# START OF INPUT DATA

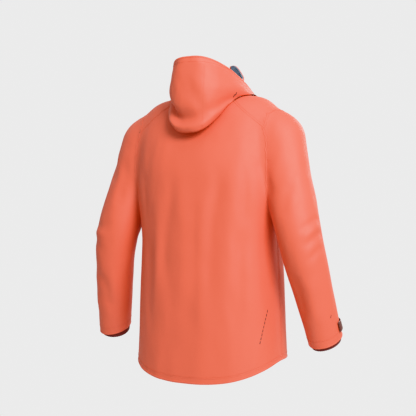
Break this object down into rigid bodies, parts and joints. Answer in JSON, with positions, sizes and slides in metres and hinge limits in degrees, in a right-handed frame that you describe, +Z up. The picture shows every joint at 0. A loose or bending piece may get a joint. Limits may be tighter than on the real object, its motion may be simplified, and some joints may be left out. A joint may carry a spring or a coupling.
{
  "type": "foul weather jacket",
  "caption": "Hooded waterproof sailing jacket with a lowered hood, standing collar, full front zip, set-in sleeves with storm cuffs, and a drop-tail hem.",
  "frame": {"origin": "centre of the neck at the height of the nape seam, where the wearer's shoulders or a hanger hold the jacket", "axes": "+Z up along the wearer, front facing -Y, wearer's left at +X"},
  "size_m": [0.7856, 0.3159, 0.9177],
  "materials": {
    "shell": "matte",
    "lining": "matte",
    "inner_cuff": "matte",
    "binding": "matte",
    "fastener": "matte",
    "tab": "matte",
    "zip": "matte",
    "slider": "satin",
    "puller": "matte"
  },
  "bodies": {
    "shell": {"back_panel": "shell", "front_panel_left": "shell", "front_panel_right": "shell", "shoulder_panel_left": "shell", "shoulder_panel_right": "shell", "hem_facing": "shell", "collar_shell": "shell", "collar_lining": "lining", "hanging_loop": "binding", "hood_base_band": "shell", "zip_tape_left": "zip", "zip_tape_right": "zip", "storm_flap": "shell", "pocket_zip_left": "zip", "pocket_bag_left": "lining", "hem_lock_left": "puller", "pocket_zip_right": "zip", "pocket_bag_right": "lining", "hem_lock_right": "puller"},
    "hood": {"hood_centre_panel": "shell", "hood_side_left": "shell", "hood_side_right": "shell", "hood_brim": "shell"},
    "left_sleeve": {"upper_sleeve_left": "shell"},
    "left_forearm": {"lower_sleeve_left": "shell", "cuff_facing_left": "shell", "storm_cuff_left": "inner_cuff", "cuff_patch_left": "fastener"},
    "left_cuff_tab": {"cuff_tab_left": "tab"},
    "pocket_left_slider": {"pocket_left_slider": "slider"},
    "pocket_left_puller": {"pocket_left_puller": "puller"},
    "hem_lock_button_left": {"hem_lock_button_left": "puller"},
    "right_sleeve": {"upper_sleeve_right": "shell"},
    "right_forearm": {"lower_sleeve_right": "shell", "cuff_facing_right": "shell", "storm_cuff_right": "inner_cuff", "cuff_patch_right": "fastener"},
    "right_cuff_tab": {"cuff_tab_right": "tab"},
    "pocket_right_slider": {"pocket_right_slider": "slider"},
    "pocket_right_puller": {"pocket_right_puller": "puller"},
    "hem_lock_button_right": {"hem_lock_button_right": "puller"},
    "zip_top_slider": {"zip_top_slider": "slider"},
    "zip_top_puller": {"zip_top_puller": "puller"},
    "zip_bottom_slider": {"zip_bottom_slider": "slider"},
    "zip_bottom_puller": {"zip_bottom_puller": "puller"}
  },
  "joints": [
    {"name": "left_sleeve_raise", "type": "hinge", "parent": "shell", "child": "left_sleeve", "pos_m": [0.212, 0.01, -0.11], "axis": [0, -1, 0], "range_deg": [0, 60]},
    {"name": "left_elbow_fold", "type": "hinge", "parent": "left_sleeve", "child": "left_forearm", "pos_m": [0.297, 0.056, -0.402], "axis": [-0.9357, 0.2673, -0.2303], "range_deg": [0, 60]},
    {"name": "left_cuff_tab_open", "type": "hinge", "parent": "left_forearm", "child": "left_cuff_tab", "pos_m": [0.38952, 0.00287, -0.63847], "axis": [-0.1598, 0.2606, 0.9521], "range_deg": [0, 80]},
    {"name": "right_sleeve_raise", "type": "hinge", "parent": "shell", "child": "right_sleeve", "pos_m": [-0.212, 0.01, -0.11], "axis": [0, 1, 0], "range_deg": [0, 60]},
    {"name": "right_elbow_fold", "type": "hinge", "parent": "right_sleeve", "child": "right_forearm", "pos_m": [-0.297, 0.056, -0.402], "axis": [-0.9357, -0.2673, 0.2303], "range_deg": [0, 60]},
    {"name": "right_cuff_tab_open", "type": "hinge", "parent": "right_forearm", "child": "right_cuff_tab", "pos_m": [-0.38952, 0.00287, -0.63847], "axis": [-0.1598, -0.2606, -0.9521], "range_deg": [0, 80]},
    {"name": "hood_raise", "type": "hinge", "parent": "shell", "child": "hood", "pos_m": [0, -0.045, 0.015], "axis": [1, 0, 0], "range_deg": [0, 70]},
    {"name": "zip_top_slide", "type": "slide", "parent": "shell", "child": "zip_top_slider", "axis": [0, 0.0538, 0.9986], "range_m": [-0.677, 0]},
    {"name": "zip_bottom_slide", "type": "slide", "parent": "shell", "child": "zip_bottom_slider", "axis": [0, 0.0538, 0.9986], "range_m": [0, 0.66]},
    {"name": "zip_top_puller_swing", "type": "hinge", "parent": "zip_top_slider", "child": "zip_top_puller", "pos_m": [0, -0.10891, 0.07738], "axis": [-1, 0, 0], "range_deg": [0, 120]},
    {"name": "zip_bottom_puller_swing", "type": "hinge", "parent": "zip_bottom_slider", "child": "zip_bottom_puller", "pos_m": [0, -0.14993, -0.68373], "axis": [-1, 0, 0], "range_deg": [0, 120]},
    {"name": "pocket_left_slide", "type": "slide", "parent": "shell", "child": "pocket_left_slider", "axis": [-0.1915, -0.023, 0.9812], "range_m": [-0.125, 0]},
    {"name": "pocket_left_puller_swing", "type": "hinge", "parent": "pocket_left_slider", "child": "pocket_left_puller", "pos_m": [0.12284, -0.12373, -0.48728], "axis": [-0.9092, -0.3725, -0.1861], "range_deg": [0, 120]},
    {"name": "hem_lock_left_press", "type": "slide", "parent": "shell", "child": "hem_lock_button_left", "axis": [0, 0, 1], "range_m": [-0.0035, 0], "stiffness_N_per_m": 150},
    {"name": "pocket_right_slide", "type": "slide", "parent": "shell", "child": "pocket_right_slider", "axis": [0.1915, -0.023, 0.9812], "range_m": [-0.125, 0]},
    {"name": "pocket_right_puller_swing", "type": "hinge", "parent": "pocket_right_slider", "child": "pocket_right_puller", "pos_m": [-0.12284, -0.12373, -0.48728], "axis": [-0.9092, 0.3725, 0.1861], "range_deg": [0, 120]},
    {"name": "hem_lock_right_press", "type": "slide", "parent": "shell", "child": "hem_lock_button_right", "axis": [0, 0, 1], "range_m": [-0.0035, 0], "stiffness_N_per_m": 150}
  ]
}
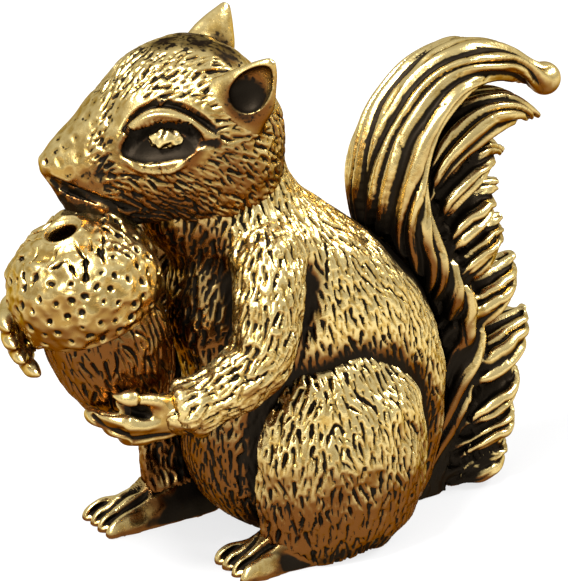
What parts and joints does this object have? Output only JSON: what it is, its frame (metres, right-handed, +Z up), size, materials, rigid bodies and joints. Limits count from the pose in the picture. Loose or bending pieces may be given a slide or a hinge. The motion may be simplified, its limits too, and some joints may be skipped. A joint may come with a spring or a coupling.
{
  "type": "animal figurine",
  "caption": "Cast brass squirrel sitting up with an acorn in its paws, its tail raised behind it, and a round upright hole in the acorn's stem for an incense stick.",
  "frame": {"origin": "on the surface it stands on, in the torso's flat ground face, on the middle plane of the body", "axes": "+Z up, the squirrel faces -Y, its left side is at +X"},
  "size_m": [0.0208, 0.0473, 0.0399],
  "materials": {
    "fur_brass": "polished on the hairs, blackened in the cuts between them",
    "ear_brass": "polished rims, blackened hollows",
    "eye_brass": "bright and rough in a blackened socket",
    "paw_brass": "polished, blackened between toes and fingers",
    "tail_brass": "polished ridges, brown grooves",
    "cap_brass": "polished, with blackened dimples",
    "nut_brass": "browned, with dark upright grooves"
  },
  "bodies": {
    "root": {"torso": "fur_brass", "head": "fur_brass", "left_haunch": "fur_brass", "right_haunch": "fur_brass", "left_arm": "fur_brass", "right_arm": "fur_brass", "left_ear": "ear_brass", "right_ear": "ear_brass", "left_eye": "eye_brass", "right_eye": "eye_brass", "left_paw": "paw_brass", "right_paw": "paw_brass", "left_foot": "paw_brass", "right_foot": "paw_brass", "tail": "tail_brass", "acorn_cap": "cap_brass", "acorn_nut": "nut_brass"}
  },
  "joints": []
}
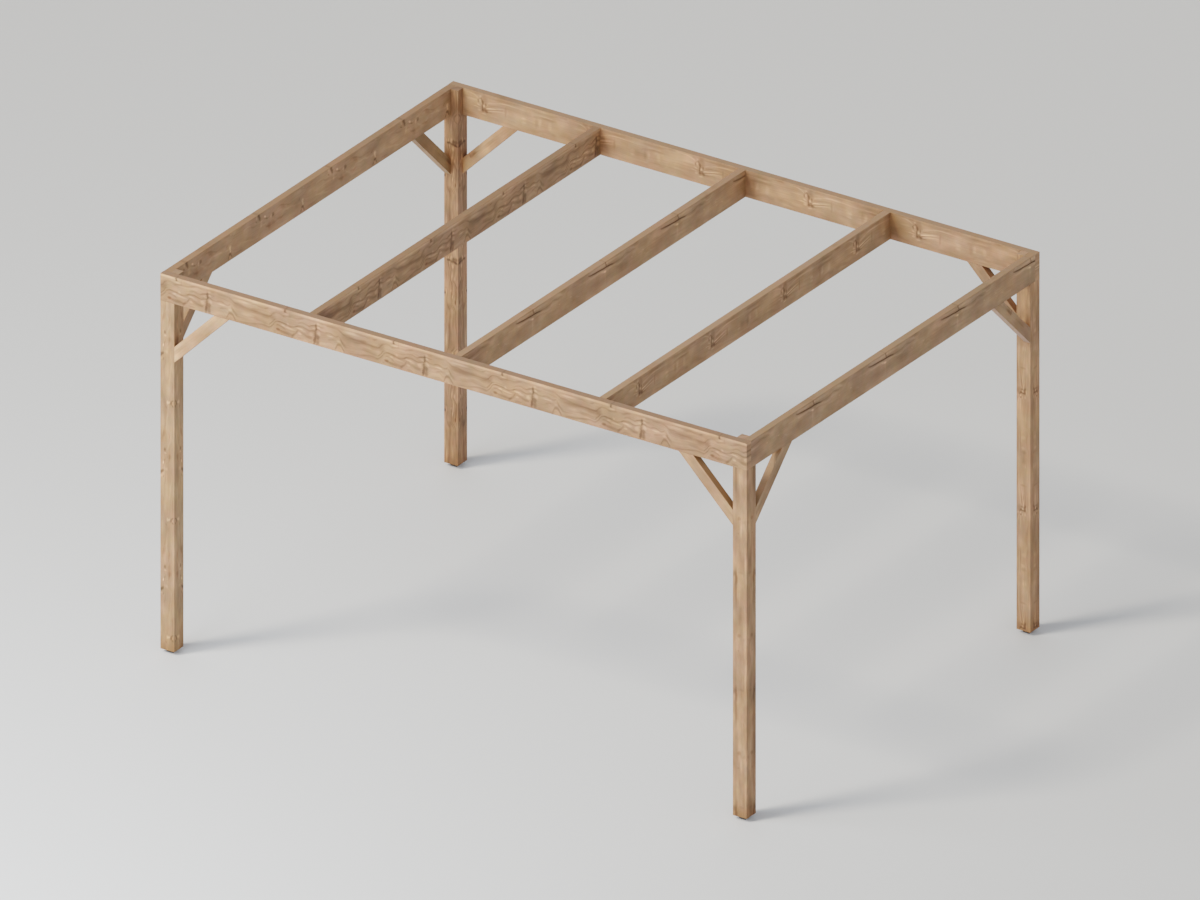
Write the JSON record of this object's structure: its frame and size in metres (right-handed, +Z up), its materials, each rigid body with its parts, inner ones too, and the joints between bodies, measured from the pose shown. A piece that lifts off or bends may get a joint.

# END OF INPUT DATA

SHORT PROBLEM: Copy only the stretch running from the line containing "What parts and" to the final line of the entries, both ends included, exactly as it stands.

EXERCISE SOLUTION:
What parts and joints does this object have? Output only JSON: what it is, its frame (metres, right-handed, +Z up), size, materials, rigid bodies and joints. Limits count from the pose in the picture. Loose or bending pieces may be given a slide or a hinge. The motion may be simplified, its limits too, and some joints may be skipped. A joint may come with a spring or a coupling.
{
  "type": "animal figurine",
  "caption": "Cast brass squirrel sitting up with an acorn in its paws, its tail raised behind it, and a round upright hole in the acorn's stem for an incense stick.",
  "frame": {"origin": "on the surface it stands on, in the torso's flat ground face, on the middle plane of the body", "axes": "+Z up, the squirrel faces -Y, its left side is at +X"},
  "size_m": [0.0208, 0.0473, 0.0399],
  "materials": {
    "fur_brass": "polished on the hairs, blackened in the cuts between them",
    "ear_brass": "polished rims, blackened hollows",
    "eye_brass": "bright and rough in a blackened socket",
    "paw_brass": "polished, blackened between toes and fingers",
    "tail_brass": "polished ridges, brown grooves",
    "cap_brass": "polished, with blackened dimples",
    "nut_brass": "browned, with dark upright grooves"
  },
  "bodies": {
    "root": {"torso": "fur_brass", "head": "fur_brass", "left_haunch": "fur_brass", "right_haunch": "fur_brass", "left_arm": "fur_brass", "right_arm": "fur_brass", "left_ear": "ear_brass", "right_ear": "ear_brass", "left_eye": "eye_brass", "right_eye": "eye_brass", "left_paw": "paw_brass", "right_paw": "paw_brass", "left_foot": "paw_brass", "right_foot": "paw_brass", "tail": "tail_brass", "acorn_cap": "cap_brass", "acorn_nut": "nut_brass"}
  },
  "joints": []
}
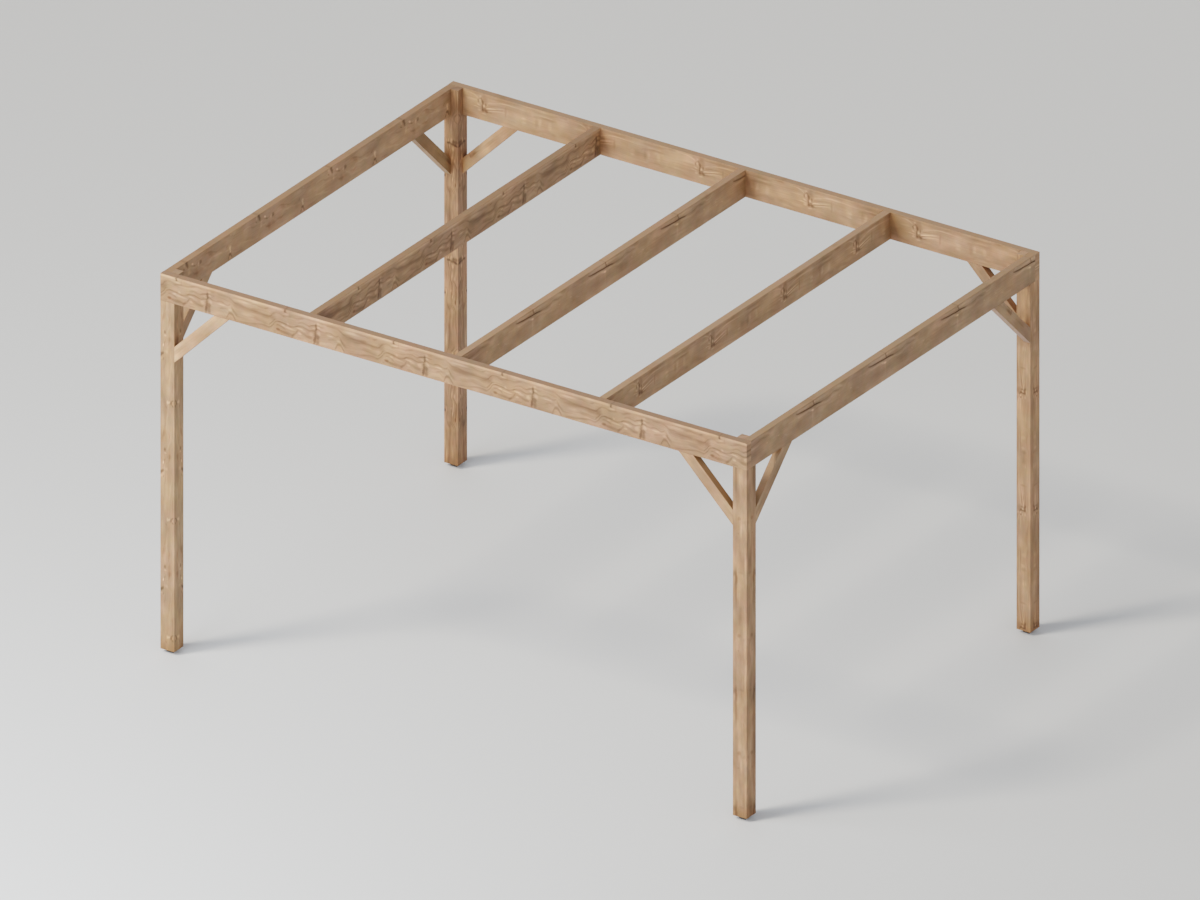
Write the JSON record of this object's structure: its frame and size in metres (right-handed, +Z up), its materials, each rigid body with its parts, inner ones too, and the joints between bodies, measured from the pose shown. A piece that lifts off or bends may get a joint.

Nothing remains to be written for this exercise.